When the match got underway again, the Stags strolled to a 3-0 victory that guaranteed them safety from relegation out of the Football League.

However, Nottinghamshire Police fired a warning to people looking to record footage at sports events and told them to abide by the rules of the Civil Aviation Authority (CAA).

PC John Albanese, who is the Stags’ dedicated football officer, said: “The drone was seen landing in a garden by an eagle-eyed security steward.

"Its owner stated he didn’t possess a licence or certificate to fly the drone, so officers seized the device.

Another view of the drone above the Bishop Street Stand at the One Call Stadium. (PHOTO BY: Craig Brough/AHPIX LTD)

"The rules set by the CAA apply in the UK. It doesn’t matter if you are a professional pilot or a drone hobbyist, you must have passed the CAA’s online theory test and obtained your Flyer ID.

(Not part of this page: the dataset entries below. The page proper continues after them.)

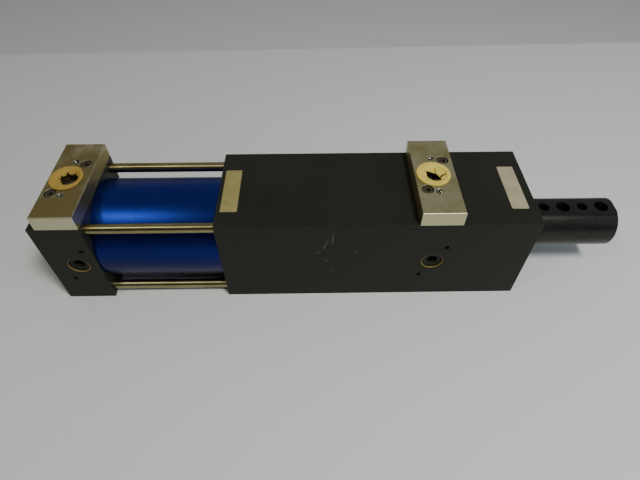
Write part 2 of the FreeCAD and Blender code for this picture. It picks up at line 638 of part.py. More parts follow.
def main():
    os.makedirs("parts", exist_ok=True)
    write("guide_body", guide_body())
    write("rear_cap", rear_cap())
    write("air_tube", air_tube())
    write("front_tube_seal", tube_seal(BODY_REAR, BODY_SPIGOT_FACE))
    write("rear_tube_seal", tube_seal(CAP_FRONT, CAP_SPIGOT_FACE))
    for side, level in TIE_CORNERS:
        name = "tie_rod_%s_%s" % ("near" if side < 0 else "far", "lower" if level < 0 else "upper")
        write(name, tie_rod(side, level))
    write("tie_rod_nuts", Part.makeCompound([tie_nut(side, level) for side, level in TIE_CORNERS]))

    write("rear_guide_bushing", rear_guide_bushing())
    write("front_guide_bushing", front_guide_bushing())
    write("front_gland", front_gland())
    write("gland_seal", gland_seal())
    write("rod_seal", rod_seal())
    write("seal_retainer", seal_retainer())
    write("shaft_wiper", shaft_wiper())
    write("gland_retaining_ring", gland_retaining_ring())
    write("guide_key", guide_key())
    write("guide_key_screws", Part.makeCompound(key_screws()))

    write("guide_shaft", guide_shaft())
    write("piston", piston())
    write("front_piston_seal", piston_seal(True))
    write("rear_piston_seal", piston_seal(False))
    write("piston_wear_ring", wear_ring())
    write("piston_seat_seal", seat_seal())
    write("front_bumper", bumper(PISTON_FRONT, 1))
    write("rear_bumper", bumper(PISTON_REAR, -1))
    write("piston_washer", piston_washer())
    write("piston_nut", piston_nut())

    for name, port_x in (("front", BODY_PORT_X), ("rear", CAP_PORT_X)):
        write(name + "_port_block", port_block(port_x))
        write(name + "_block_screws", Part.makeCompound(block_screws(port_x)))
        write(name + "_block_seal", block_seal(port_x))
        write(name + "_side_port_seal", side_port_seal(port_x))
    write("front_port_plug", port_plug(BODY_PORT_X, FRONT_PLUG_GAPS, FRONT_PLUG_TIP_D))
    write("rear_port_plug", port_plug(CAP_PORT_X, REAR_PLUG_GAPS, REAR_PLUG_TIP_D))


main()
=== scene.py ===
import json
import math

import bmesh
import bpy
from mathutils import Matrix, Vector

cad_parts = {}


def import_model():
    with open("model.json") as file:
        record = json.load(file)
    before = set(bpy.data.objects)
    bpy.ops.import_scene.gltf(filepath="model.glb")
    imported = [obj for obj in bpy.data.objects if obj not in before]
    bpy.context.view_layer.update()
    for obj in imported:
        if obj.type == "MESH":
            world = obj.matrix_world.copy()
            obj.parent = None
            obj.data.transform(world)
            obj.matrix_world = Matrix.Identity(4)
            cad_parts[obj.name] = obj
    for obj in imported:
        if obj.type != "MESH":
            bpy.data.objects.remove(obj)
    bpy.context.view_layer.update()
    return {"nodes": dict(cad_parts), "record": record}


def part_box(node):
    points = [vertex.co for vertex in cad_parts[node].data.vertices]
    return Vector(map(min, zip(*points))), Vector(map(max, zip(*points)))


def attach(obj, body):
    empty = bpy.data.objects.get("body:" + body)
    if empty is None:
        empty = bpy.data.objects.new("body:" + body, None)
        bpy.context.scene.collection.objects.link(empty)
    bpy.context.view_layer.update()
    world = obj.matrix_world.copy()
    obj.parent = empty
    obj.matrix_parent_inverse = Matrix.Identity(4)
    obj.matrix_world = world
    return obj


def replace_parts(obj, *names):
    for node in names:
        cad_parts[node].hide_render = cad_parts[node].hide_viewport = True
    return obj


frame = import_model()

nodes = frame["nodes"]
mounts = {mount["name"]: mount for mount in frame["record"]["mounts"]}
MM = 0.001
COLOUR_A, COLOUR_B, COLOUR_OUT = 6, 7, 2   # a mix node's colour sockets, whose names repeat

# --- places, all from the frame, in metres ------------------------------------------------
body_low, body_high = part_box("guide_body")
HALF = body_high.z             # half of the square section
BODY_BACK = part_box("air_tube")[1].x   # the body's rear face, where the tube ends
BODY_FRONT = body_high.x
BLOCK_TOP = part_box("front_port_block")[1].z
FLOOR_Z = body_low.z


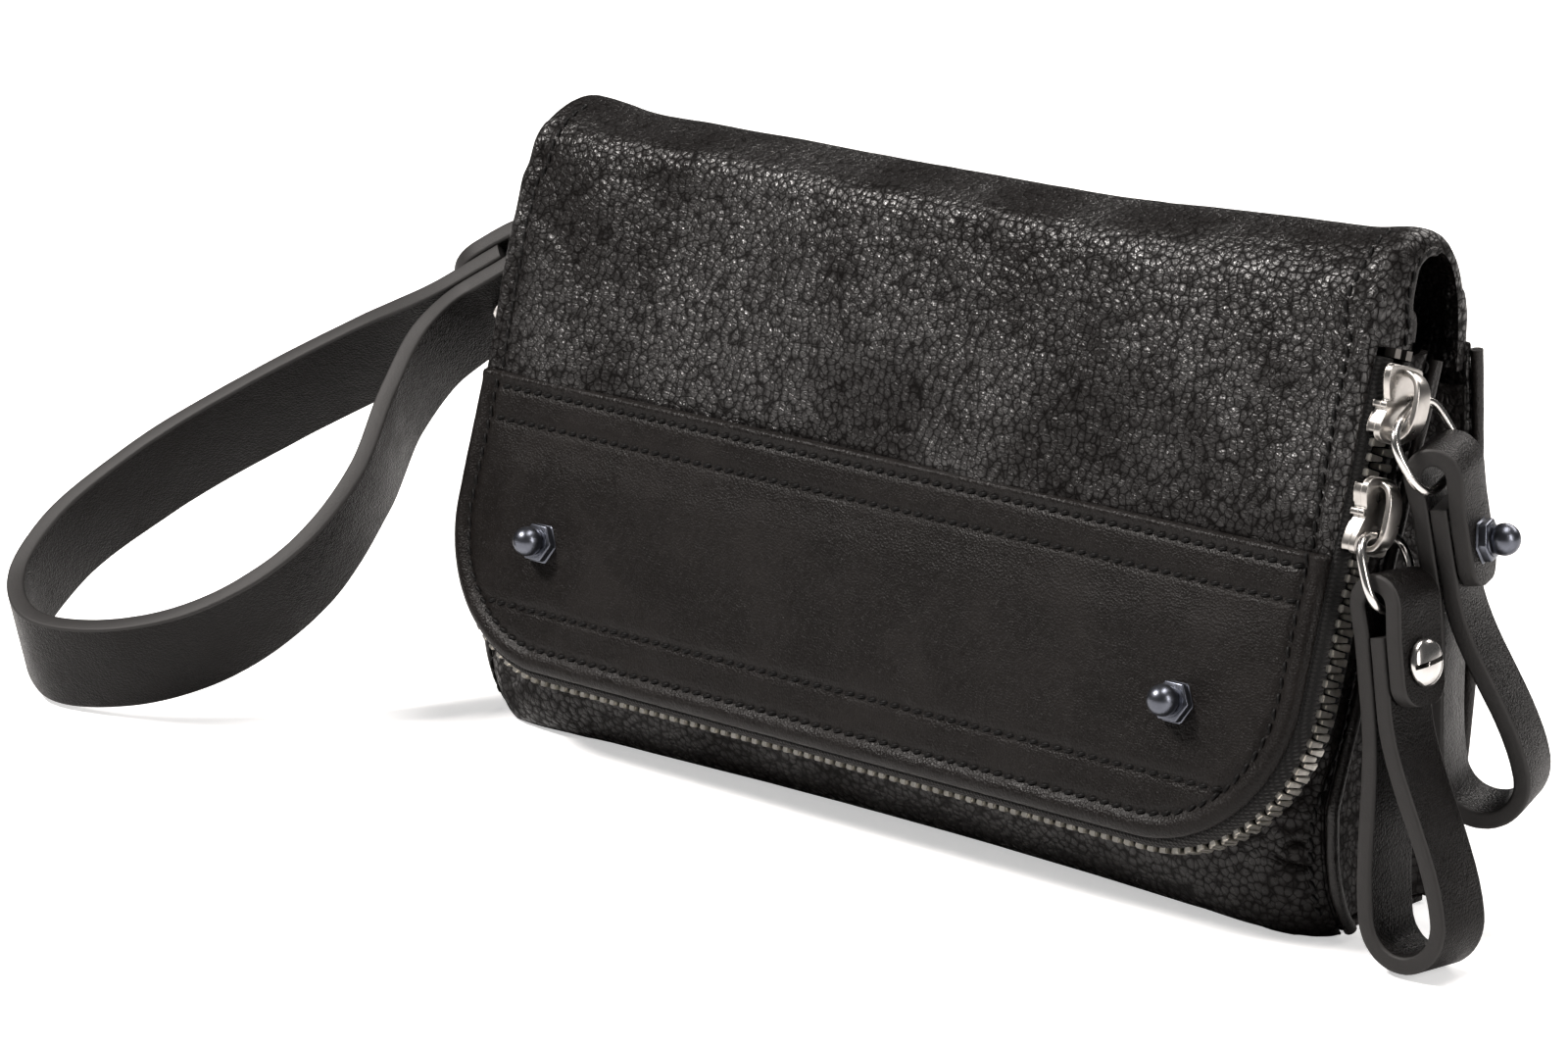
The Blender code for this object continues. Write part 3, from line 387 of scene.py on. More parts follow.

“Also, as the owner or operator of a drone, you must register with the CAA for an Operator ID, which is renewed every 12 months.

"As a general rule, you must keep a minimum horizontal distance of 50 metres between your drone and other people, and keep at least 150 metres away from residential, recreational, commercial and industrial areas.

"When operated correctly, drones can be a valuable resource to agencies involved in things such as law enforcement and search and rescue.

The drone that was seized by police during the Stags' match.

"But with technology advancing and the cost of the devices falling, they are becoming more popular with hobbyists.

"They can be fun and are great at capturing some fantastic images and footage. But when public safety is compromised, we have to take action.

"Referees have directions from the FA, and protocols are in place for the type of incident that happened at Mansfield Town. Drones could easily fall from the sky and injure a player, official or staff member.”

The sport’s officials are becoming increasingly concerned about the presence of drones, attempting to film the action, at matches.

Back in 2015, a dad was fined £1,800 for flying drones over Premier League stadiums, including Anfield, where police horses were startled by the device.

And last October, the sighting of an unauthorised drone marred a Championship game between Rotherham United and Sheffield Wednesday.

Referee Jarred Gillet took the players off the field for five minutes, while the drone was seized by police and its pilot was identified.

When crowds return to football, the Football Safety Officers Association fears drones could pose a serious risk to the safety of spectators – as well as players.

The organisation even worries about the potential for the devices to be used for terrorist activity.